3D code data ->
════
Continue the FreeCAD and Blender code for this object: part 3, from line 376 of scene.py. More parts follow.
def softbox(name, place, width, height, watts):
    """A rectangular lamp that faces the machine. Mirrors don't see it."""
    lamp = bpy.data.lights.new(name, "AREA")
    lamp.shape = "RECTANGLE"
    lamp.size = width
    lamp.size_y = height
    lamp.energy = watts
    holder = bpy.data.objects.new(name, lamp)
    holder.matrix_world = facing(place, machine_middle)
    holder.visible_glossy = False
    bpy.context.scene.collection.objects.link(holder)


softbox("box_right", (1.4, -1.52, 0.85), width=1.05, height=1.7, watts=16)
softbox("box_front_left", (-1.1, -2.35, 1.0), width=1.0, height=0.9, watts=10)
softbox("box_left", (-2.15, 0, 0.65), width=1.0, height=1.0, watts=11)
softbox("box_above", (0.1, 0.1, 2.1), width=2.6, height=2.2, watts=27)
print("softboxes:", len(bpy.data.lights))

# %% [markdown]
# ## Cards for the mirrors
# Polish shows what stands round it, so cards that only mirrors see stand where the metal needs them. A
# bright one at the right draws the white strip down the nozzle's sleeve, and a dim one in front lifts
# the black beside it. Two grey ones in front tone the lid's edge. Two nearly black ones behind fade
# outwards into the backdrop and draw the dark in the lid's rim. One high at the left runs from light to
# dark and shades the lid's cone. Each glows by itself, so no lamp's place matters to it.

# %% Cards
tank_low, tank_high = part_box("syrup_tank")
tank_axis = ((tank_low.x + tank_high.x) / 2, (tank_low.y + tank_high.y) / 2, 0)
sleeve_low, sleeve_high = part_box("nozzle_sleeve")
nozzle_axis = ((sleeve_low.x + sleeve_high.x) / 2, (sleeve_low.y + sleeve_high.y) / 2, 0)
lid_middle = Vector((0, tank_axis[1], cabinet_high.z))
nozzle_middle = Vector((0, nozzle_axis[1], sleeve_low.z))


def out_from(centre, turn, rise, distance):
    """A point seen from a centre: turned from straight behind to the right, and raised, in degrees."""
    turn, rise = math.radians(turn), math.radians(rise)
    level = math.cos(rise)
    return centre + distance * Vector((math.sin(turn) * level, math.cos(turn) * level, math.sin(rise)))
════
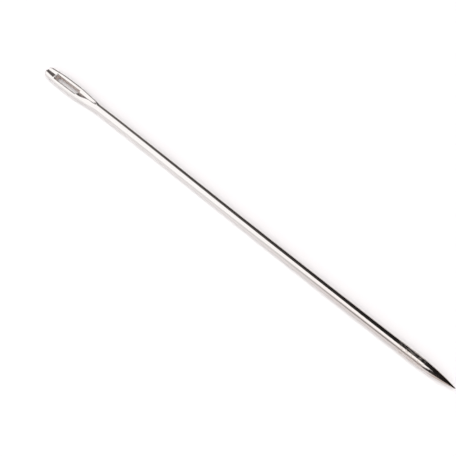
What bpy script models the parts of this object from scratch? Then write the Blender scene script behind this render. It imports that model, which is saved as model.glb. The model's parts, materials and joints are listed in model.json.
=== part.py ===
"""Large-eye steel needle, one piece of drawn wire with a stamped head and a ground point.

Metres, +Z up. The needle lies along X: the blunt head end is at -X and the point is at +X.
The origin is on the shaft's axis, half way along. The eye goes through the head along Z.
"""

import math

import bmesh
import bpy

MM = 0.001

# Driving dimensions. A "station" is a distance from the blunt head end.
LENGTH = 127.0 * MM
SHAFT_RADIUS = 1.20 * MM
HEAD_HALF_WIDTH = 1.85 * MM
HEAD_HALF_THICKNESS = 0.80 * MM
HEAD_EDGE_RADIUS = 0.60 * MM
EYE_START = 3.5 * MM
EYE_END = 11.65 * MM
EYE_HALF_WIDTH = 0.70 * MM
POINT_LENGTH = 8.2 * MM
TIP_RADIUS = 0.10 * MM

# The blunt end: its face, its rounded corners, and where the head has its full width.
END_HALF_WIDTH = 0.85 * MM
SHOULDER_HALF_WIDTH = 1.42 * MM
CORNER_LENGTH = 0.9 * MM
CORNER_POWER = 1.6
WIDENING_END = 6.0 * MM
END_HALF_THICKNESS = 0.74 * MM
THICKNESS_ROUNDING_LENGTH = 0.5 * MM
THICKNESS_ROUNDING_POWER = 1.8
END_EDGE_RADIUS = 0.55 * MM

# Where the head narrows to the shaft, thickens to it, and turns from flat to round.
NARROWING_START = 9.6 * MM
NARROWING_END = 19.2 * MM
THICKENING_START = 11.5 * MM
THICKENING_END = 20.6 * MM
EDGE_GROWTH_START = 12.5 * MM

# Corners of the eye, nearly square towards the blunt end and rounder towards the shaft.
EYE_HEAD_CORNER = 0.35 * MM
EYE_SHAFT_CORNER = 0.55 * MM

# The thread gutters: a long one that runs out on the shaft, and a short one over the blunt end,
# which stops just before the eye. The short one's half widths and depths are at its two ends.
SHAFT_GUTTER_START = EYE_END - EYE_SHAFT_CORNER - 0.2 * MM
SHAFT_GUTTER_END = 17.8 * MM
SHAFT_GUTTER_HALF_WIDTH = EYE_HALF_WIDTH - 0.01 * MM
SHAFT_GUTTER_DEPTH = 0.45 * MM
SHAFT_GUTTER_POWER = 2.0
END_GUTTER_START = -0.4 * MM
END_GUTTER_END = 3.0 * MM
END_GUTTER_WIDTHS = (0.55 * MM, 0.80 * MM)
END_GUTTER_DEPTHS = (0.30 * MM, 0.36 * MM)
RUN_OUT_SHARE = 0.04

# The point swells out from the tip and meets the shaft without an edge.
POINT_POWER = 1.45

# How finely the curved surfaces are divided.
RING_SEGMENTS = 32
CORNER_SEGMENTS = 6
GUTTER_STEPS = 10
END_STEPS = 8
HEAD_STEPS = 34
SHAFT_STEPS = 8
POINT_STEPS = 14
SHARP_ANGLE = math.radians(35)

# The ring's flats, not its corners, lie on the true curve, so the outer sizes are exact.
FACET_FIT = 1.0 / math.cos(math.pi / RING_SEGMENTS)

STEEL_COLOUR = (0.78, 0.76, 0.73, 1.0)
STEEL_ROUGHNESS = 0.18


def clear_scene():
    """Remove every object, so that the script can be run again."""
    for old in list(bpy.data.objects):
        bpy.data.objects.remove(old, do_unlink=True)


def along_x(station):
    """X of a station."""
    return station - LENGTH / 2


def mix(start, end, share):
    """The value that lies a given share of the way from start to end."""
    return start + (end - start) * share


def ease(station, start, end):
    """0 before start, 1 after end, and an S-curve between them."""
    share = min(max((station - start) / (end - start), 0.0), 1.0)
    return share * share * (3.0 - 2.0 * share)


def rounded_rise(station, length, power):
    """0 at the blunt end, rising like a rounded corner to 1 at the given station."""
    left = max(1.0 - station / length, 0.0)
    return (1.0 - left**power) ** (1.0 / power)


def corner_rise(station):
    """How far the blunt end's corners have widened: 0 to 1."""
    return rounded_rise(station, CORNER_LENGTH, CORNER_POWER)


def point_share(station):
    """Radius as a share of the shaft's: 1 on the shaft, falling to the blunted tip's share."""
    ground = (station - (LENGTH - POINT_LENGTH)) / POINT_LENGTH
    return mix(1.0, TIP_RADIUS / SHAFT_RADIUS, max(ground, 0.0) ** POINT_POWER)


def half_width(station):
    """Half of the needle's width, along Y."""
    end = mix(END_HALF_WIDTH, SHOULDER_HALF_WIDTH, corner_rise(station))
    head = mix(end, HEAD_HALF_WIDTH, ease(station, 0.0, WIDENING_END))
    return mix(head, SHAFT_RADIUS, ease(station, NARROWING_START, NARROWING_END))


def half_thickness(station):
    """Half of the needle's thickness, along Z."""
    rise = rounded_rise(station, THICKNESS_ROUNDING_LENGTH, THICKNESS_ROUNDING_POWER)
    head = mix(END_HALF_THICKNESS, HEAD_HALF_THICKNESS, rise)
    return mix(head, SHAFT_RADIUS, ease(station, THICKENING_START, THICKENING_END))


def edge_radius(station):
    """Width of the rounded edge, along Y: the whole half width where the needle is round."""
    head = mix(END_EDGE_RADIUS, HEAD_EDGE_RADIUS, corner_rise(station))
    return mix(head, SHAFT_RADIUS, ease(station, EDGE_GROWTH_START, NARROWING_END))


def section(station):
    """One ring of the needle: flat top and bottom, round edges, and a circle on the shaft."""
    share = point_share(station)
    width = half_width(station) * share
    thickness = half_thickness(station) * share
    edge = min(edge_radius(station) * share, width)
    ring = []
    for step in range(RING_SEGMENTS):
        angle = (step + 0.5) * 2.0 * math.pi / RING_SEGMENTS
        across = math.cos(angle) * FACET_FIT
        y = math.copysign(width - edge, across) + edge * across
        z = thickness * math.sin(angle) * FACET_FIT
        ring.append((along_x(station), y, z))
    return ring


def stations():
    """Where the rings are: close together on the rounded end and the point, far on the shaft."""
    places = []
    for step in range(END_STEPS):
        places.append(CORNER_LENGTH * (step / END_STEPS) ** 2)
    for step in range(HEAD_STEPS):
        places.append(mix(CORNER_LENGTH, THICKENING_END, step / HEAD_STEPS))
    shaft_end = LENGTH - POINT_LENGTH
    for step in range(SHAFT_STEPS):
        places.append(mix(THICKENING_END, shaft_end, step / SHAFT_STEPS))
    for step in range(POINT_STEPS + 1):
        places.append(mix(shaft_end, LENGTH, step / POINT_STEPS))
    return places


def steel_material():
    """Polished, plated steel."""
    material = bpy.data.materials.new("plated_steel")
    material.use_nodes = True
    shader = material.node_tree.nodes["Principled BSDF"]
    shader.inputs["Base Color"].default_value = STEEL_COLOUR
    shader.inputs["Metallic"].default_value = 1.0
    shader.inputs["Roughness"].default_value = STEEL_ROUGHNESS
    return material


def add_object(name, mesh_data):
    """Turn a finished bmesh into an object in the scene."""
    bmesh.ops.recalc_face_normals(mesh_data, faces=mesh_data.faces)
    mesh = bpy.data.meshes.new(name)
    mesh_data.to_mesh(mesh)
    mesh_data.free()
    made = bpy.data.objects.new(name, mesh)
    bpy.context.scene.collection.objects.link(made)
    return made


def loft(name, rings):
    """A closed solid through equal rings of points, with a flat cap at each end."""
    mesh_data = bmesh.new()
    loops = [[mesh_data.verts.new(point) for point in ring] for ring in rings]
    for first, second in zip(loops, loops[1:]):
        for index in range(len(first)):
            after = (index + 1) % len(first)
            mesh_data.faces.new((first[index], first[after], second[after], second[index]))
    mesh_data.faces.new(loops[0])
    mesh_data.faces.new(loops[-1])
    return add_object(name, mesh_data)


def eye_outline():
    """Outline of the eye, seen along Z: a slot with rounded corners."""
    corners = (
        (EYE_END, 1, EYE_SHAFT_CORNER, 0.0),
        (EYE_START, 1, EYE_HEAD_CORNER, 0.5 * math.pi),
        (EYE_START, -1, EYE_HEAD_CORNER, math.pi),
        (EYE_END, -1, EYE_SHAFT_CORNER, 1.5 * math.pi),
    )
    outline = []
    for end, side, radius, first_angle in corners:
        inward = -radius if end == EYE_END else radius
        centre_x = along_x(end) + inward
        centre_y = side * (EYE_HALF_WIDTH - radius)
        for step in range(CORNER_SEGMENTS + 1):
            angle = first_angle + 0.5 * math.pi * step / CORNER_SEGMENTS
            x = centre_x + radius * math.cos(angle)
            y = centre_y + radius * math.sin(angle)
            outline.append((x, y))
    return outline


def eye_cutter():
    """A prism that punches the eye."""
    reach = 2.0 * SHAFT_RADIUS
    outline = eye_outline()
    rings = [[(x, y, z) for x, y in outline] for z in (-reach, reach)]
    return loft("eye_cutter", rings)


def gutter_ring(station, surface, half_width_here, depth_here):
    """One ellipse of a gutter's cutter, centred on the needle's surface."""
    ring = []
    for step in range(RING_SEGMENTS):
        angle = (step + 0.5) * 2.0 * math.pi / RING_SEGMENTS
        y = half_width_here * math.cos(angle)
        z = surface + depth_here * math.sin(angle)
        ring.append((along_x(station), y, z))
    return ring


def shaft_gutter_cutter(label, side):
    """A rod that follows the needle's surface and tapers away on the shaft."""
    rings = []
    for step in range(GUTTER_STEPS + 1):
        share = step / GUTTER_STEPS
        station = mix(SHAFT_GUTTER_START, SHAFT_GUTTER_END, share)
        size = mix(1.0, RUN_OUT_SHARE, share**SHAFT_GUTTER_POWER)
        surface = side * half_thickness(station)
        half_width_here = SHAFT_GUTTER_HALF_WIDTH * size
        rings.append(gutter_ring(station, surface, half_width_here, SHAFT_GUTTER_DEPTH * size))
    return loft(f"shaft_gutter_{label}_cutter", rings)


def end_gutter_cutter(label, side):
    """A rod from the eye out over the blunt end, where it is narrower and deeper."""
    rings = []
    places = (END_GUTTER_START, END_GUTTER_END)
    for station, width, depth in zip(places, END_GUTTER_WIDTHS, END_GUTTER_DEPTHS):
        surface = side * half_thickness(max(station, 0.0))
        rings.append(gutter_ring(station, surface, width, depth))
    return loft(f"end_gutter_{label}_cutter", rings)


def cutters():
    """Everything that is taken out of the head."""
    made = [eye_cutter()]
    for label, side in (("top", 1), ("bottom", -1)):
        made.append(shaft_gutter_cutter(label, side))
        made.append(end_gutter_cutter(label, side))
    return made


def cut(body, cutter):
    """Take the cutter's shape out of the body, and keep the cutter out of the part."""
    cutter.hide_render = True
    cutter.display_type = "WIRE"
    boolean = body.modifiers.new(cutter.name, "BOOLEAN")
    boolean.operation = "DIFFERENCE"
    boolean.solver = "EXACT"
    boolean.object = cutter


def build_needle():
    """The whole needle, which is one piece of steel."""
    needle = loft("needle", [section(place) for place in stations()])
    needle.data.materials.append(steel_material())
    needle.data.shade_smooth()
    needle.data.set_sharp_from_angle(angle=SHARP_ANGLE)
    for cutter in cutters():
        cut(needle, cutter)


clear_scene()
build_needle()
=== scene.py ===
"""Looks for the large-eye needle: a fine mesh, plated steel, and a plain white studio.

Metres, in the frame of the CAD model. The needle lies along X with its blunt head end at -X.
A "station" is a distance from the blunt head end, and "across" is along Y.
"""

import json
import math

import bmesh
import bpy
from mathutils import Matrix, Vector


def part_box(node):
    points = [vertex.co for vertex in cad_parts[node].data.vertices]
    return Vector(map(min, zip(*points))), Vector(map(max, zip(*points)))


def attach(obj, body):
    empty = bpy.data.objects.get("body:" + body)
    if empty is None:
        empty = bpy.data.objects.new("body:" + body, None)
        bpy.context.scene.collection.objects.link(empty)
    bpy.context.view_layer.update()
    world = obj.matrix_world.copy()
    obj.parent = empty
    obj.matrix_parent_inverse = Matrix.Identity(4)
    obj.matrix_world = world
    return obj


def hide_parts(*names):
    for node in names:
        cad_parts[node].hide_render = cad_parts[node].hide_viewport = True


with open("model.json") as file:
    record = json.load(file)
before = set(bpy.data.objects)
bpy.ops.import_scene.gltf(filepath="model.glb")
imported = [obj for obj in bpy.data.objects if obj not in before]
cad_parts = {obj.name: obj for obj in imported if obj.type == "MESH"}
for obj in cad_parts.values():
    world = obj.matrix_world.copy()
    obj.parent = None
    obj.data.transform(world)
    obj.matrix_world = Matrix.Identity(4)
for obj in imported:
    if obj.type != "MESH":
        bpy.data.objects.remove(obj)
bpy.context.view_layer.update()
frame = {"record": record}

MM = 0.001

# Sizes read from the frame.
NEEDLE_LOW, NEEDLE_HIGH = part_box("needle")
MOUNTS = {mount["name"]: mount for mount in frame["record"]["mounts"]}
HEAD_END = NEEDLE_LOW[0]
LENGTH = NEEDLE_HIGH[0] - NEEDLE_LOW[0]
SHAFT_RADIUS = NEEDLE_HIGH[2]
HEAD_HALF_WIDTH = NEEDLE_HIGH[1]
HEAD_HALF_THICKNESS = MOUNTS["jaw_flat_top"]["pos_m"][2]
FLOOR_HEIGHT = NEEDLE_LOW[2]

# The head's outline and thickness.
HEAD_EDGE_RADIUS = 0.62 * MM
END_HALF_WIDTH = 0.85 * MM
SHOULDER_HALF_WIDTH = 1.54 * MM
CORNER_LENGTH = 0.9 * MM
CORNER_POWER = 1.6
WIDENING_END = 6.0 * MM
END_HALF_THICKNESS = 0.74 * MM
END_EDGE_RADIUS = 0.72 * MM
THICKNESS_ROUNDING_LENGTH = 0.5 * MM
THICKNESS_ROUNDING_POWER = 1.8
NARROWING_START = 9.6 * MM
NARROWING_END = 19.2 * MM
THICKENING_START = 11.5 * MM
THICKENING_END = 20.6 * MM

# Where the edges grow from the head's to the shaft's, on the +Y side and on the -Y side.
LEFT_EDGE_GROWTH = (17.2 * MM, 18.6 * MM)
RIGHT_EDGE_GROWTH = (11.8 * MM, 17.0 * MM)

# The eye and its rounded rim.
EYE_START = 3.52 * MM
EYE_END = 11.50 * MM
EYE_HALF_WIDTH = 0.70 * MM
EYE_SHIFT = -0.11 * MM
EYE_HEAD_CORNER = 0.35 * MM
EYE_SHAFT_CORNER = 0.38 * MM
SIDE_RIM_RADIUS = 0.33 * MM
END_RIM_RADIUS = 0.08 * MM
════
Challenge -> Give back, word for word, each line from the one containing "place in stations()])" down to the one containing "from mathutils import Matrix, Vector", including those two lines.

Solution below ->
    needle = loft("needle", [section(place) for place in stations()])
    needle.data.materials.append(steel_material())
    needle.data.shade_smooth()
    needle.data.set_sharp_from_angle(angle=SHARP_ANGLE)
    for cutter in cutters():
        cut(needle, cutter)


clear_scene()
build_needle()
=== scene.py ===
"""Looks for the large-eye needle: a fine mesh, plated steel, and a plain white studio.

Metres, in the frame of the CAD model. The needle lies along X with its blunt head end at -X.
A "station" is a distance from the blunt head end, and "across" is along Y.
"""

import json
import math

import bmesh
import bpy
from mathutils import Matrix, Vector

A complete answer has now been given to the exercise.